Finland, meanwhile, transitioned from an agrarian economy to a knowledge powerhouse through emphasis on education equity and innovation. Its internationally acclaimed school system prioritises critical thinking over rote memorisation, while investments in R&D (around 3% of GDP) birthed successes like Nokia and a thriving startup ecosystem. This intellectual approach has yielded high happiness indices and resilience, even amid economic shifts, demonstrating how embedding the “Six Sights” in national strategy yields sustainable development.
Finland’s education system consistently achieves the highest average scores in the Programme for International Student Assessment (PISA), a global proficiency test in reading, mathematics, and science. Other national top-performers include Singapore, Japan, South Korea and Estonia. These cases show that prioritising intellectual capital leads to innovation and global competitiveness.
Nations that scorn intellectualism are trapped in a self-inflicted abyss of endless cycles of failure, bleeding talent through mass exodus, squandering resources as they fade into global irrelevance. Nigeria stands as the tragic archetype; a supposed giant with citizens scattered like seeds in foreign soil, and thriving, while the homeland wallows in stagnation and disrespect.

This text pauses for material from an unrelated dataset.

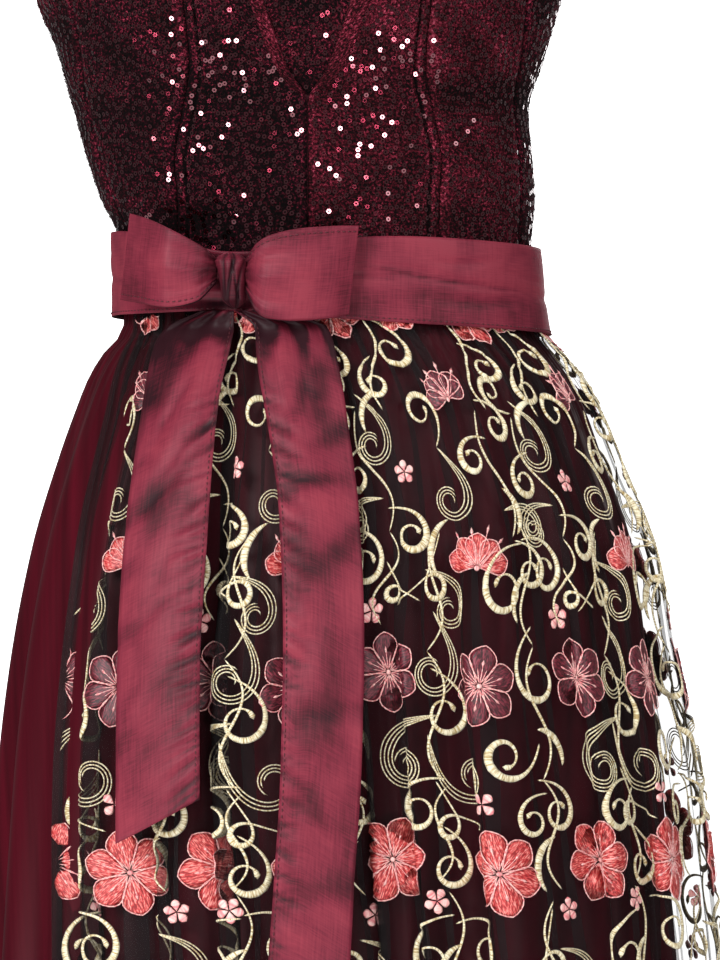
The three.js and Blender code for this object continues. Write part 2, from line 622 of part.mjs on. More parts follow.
// The two ends of the ribbon hang in front of the apron: the x of their edges, and how far they
// stand off the apron's crests. The cut at the bottom is slanted.
const TAIL_CURVE = 2.5;
const TAIL_RIPPLE = { depth: 1.2, waves: 1 / 132, twist: 3 };
const TAIL_CUT_SHARE = 0.25;
const TAIL_SMOOTH_TOP = 60;
const TAILS = {
  bow_tail_right: {
    slant: 28,
    shape: [
      { rise: -21.1, low: -66, high: -46, off: 4.5 },
      { rise: -31, low: -89, high: -46, off: 3.2 },
      { rise: -42, low: -96, high: -47.5, off: 4.6 },
      { rise: -80, low: -102, high: -54.5, off: 5.4 },
      { rise: -168, low: -111.5, high: -60, off: 4.4 },
      { rise: -240, low: -114, high: -63, off: 3 },
      { rise: -329, low: -113.5, high: -62.5, off: 3 },
    ],
  },
  bow_tail_left: {
    slant: -28,
    shape: [
      { rise: -21.1, low: -45, high: -26, off: 3.2 },
      { rise: -31, low: -33, high: 12, off: 2.8 },
      { rise: -52, low: -31, high: 18.5, off: 2.4 },
      { rise: -104, low: -22, high: 27, off: 2 },
      { rise: -146, low: -16.5, high: 32, off: 2 },
      { rise: -221, low: -13.5, high: 35, off: 2 },
      { rise: -293, low: -14.5, high: 33.5, off: 2 },
      { rise: -365, low: -18.5, high: 29, off: 2 },
      { rise: -470, low: -25, high: 23, off: 2 },
    ],
  },
};
const TAIL_ROWS = 20;
const TAIL_COLUMNS = 5;
function tailPoint(tail, up, across) {
  const [top, end] = [tail.shape[0].rise, tail.shape.at(-1).rise];
  const level = mix(end, top, up);
  const x = mix(smooth(tail.shape, "rise", "low", level), smooth(tail.shape, "rise", "high", level), across);
  const rise = level + Math.max(0, 1 - up / TAIL_CUT_SHARE) * tail.slant * (across - 0.5);
  const crest = smooth(apronLevels, "rise", "crest", rise);
  const below = Math.min(1, (top - level) / TAIL_SMOOTH_TOP);
  const { depth, waves, twist } = TAIL_RIPPLE;
  const ripple = depth * wave(rise, { waves, start: twist * across }) * (across - 0.5) * below;
  const curve = TAIL_CURVE * (1 - (2 * across - 1) ** 2) * below;
  const off = smooth(tail.shape, "rise", "off", level) + curve + ripple + RIBBON_WALL;
  const behind = apronMiddle(turnAt(SKIRT, x, rise, false), rise);
  return new THREE.Vector3(x, behind.y - crest - off, rise);
}
for (const [name, tail] of Object.entries(TAILS)) {
  const pointAt = (up, across) => tailPoint(tail, up, across);
  add(name, wall(TAIL_ROWS, TAIL_COLUMNS, RIBBON_WALL, pointAt), TAFFETA);
}

export default dirndl;
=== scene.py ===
"""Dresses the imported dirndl: velvet with sequins, satin, embroidered net and a taffeta ribbon.

Shapes are worked out in millimetres, the way the dress is measured. "rise" is a height above the
waist seam and "turn" an angle round the body in degrees: 0 at centre front, 90 at the wearer's
left, 180 at centre back. in_frame() turns them into the frame's metres.
"""

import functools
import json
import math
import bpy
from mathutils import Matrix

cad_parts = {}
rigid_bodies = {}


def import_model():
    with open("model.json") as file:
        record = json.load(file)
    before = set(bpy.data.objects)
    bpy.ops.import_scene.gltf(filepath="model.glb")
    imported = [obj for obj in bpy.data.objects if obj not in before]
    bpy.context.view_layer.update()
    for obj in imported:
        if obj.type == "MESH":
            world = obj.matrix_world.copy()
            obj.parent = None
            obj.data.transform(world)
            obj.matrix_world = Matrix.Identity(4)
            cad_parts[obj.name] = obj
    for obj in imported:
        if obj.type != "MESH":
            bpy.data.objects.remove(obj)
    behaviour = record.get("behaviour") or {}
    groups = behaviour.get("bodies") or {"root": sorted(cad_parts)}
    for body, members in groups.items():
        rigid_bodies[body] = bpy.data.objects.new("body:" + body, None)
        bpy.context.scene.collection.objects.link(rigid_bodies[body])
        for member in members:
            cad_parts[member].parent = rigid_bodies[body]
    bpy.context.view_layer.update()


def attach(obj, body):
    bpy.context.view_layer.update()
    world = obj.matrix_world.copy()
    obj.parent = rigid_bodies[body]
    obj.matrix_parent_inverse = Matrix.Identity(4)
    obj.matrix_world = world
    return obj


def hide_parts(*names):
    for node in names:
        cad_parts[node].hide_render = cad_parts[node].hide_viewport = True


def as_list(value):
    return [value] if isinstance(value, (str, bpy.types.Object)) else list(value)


bl_info = {
    "name": "Dirndl",
    "version": (1, 0, 0),
    "blender": (4, 5, 0),
    "location": "3D Viewport > Sidebar > Dirndl",
    "description": "Velvet, sequins, satin, embroidered net and ribbon for the packed dirndl",
    "category": "Add Mesh",
}

import bmesh
import bpy
import numpy as np
from mathutils import Vector

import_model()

# Driving sizes, in millimetres, as in the frame.
SHOULDER_RISE = 400
ARM_RISE = 205
SKIRT_LENGTH = 700
APRON_LENGTH = 648
RIBBON_WIDTH = 55
SASH_CENTRE = 1.5
SASH_TILT = 0.0415
SEAM_GAP = 0.3
SQUARENESS = 2.15
NECK_POINT_X = 80
SHOULDER_SLOPE = 0.33
CUP = {"fullness": 13, "across": 80, "rise": 172, "spread_across": 44, "spread_up": 52}

# The real thickness of each cloth, with its lining where it has one.
VELVET_WALL = 1.8
SATIN_WALL = 0.6
RIBBON_WALL = 0.5
BAND_WALL = 1.2
INSERT_WALL = 1.4

# How many faces each cloth has up and across.
GRIDS = {
    "skirt": (64, 220),
    "net": (108, 400),
    "tuck": (70, 3),
    "strip": (84, 26),
    "front strip": (84, 56),
    "insert": (48, 26),
    "sash": (26, 264),
    "loop": (30, 120),
    "tail": (150, 22),
}


def columns(names, *rows):
    """A table as one array for each named column, with its rows in order of the first."""
    ordered = sorted(rows)
    return {name: np.array([row[i] for row in ordered], float) for i, name in enumerate(names.split())}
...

We must ignite a revolution in thought leadership and decolonise our institutions with fierce determination, weaving critical thinking into the very fabric of education, governance, and policy. We must prioritise intellectual integrity with unyielding resolve. We must overhaul curricula, elevate knowledge workers and slam the door on brain-drain. We must act now to transform our sleeping giant into an unstoppable force of progress, innovation, and global leadership. The future demands it; our legacy depends on it.